The Importance of your Credit Report


What is a credit report?

Your credit report is a record of information about your credit history and it shows mortgage lenders how you have handled credit in the past. It also allows lenders to assess the risk involved when you apply for credit.

Different lenders will use different reports to assess your risk, the main ones being; Experian, Equifax and TransUnion.

What does your credit report look like?

The report contains information around how much money you have borrowed in the past or if you have previously paid your bills on time. They also contain public record information such as whether you’re on the electoral roll or if you have a bankruptcy in your name.

Your report will also contain information surrounding any other financial associations you have with another person. For example, if you’ve got a joint mortgage with another party.

All your debt is refreshed once a month and credit reports hold data for around six years – after that, the data is removed from the record.

Grades and credit scores

There are different grades that will appear on your credit report. These grades go from excellent, good, fair, poor and very poor.

It’s important to note that different credit reference agencies use different scores, so your score on Equifax may be different to the one that’s showing on Experian and vice versa. As a general rule of thumb, a credit score above 750 is seen as an excellent score.

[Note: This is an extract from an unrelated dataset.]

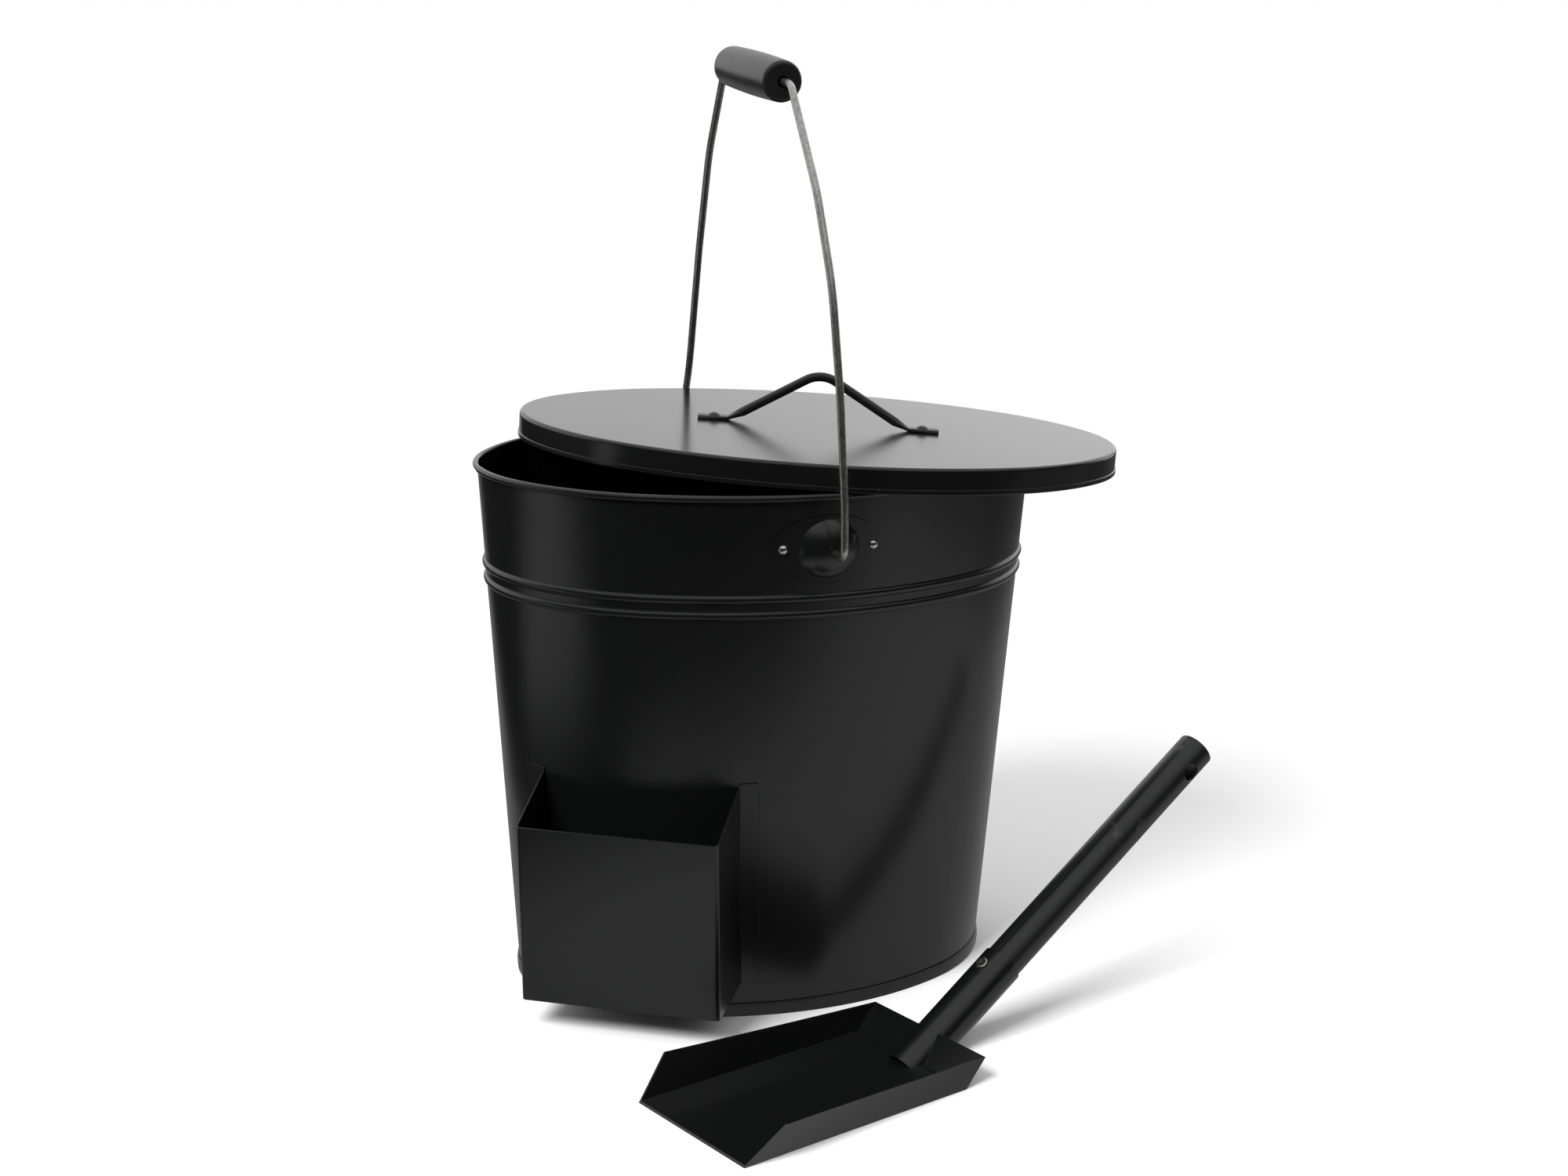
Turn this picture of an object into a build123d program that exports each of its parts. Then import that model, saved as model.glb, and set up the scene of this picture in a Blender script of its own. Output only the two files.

Your credit score is based on your lending history and whether you have paid in full and on time. Although your score is important and is assessed by lenders, it isn’t the most determining factor in you securing a mortgage and if you have a lower score, there is still a chance you can secure a mortgage by approaching the right lender.

Viewing your credit report

It’s a good idea to obtain a copy of your credit report now and again to ensure you are keeping on top of your finances, so when it comes to the likes of a mortgage application, you know exactly where you will stand.

If your score is lower, you can then look at ways of improving it – but without looking at your report initially, you wouldn’t be able to identify this kind of information.

Credit Searches

During the mortgage process, it’s important to not do any credit searches as this will flag to a lender that you are in desperation for credit. To them, they want to keep their risk to a minimum and if you are flagged as someone applying for credit when you are trying to obtain a mortgage, it may hinder your success.

What if something on your credit report is incorrect?

If you see something wrong on your report, you can go to a credit reference agency or you can go directly to the lender who the incorrect data is associated with. A dispute flag will then be put on your credit report, which will show for 28 days.

If there’s incorrect data showing on your credit report that isn’t resolved after the dispute flag has been raised, you can appeal against it – this is known as a notice of correction. A notice of correction is an explanation that you can put onto your credit report showing why something has gone wrong (such as, you were made redundant and were therefore unable to keep up with your repayments).

Maximise your success

Although your credit report is not a determining factor of mortgage acceptance, it is extremely important and it will always be viewed by a lender. Therefore, ensuring you keep up with your repayments and keeping any adverse credit issues away from your record will immediately show you are a lower risk borrower, increasing your chances of getting a mortgage deal.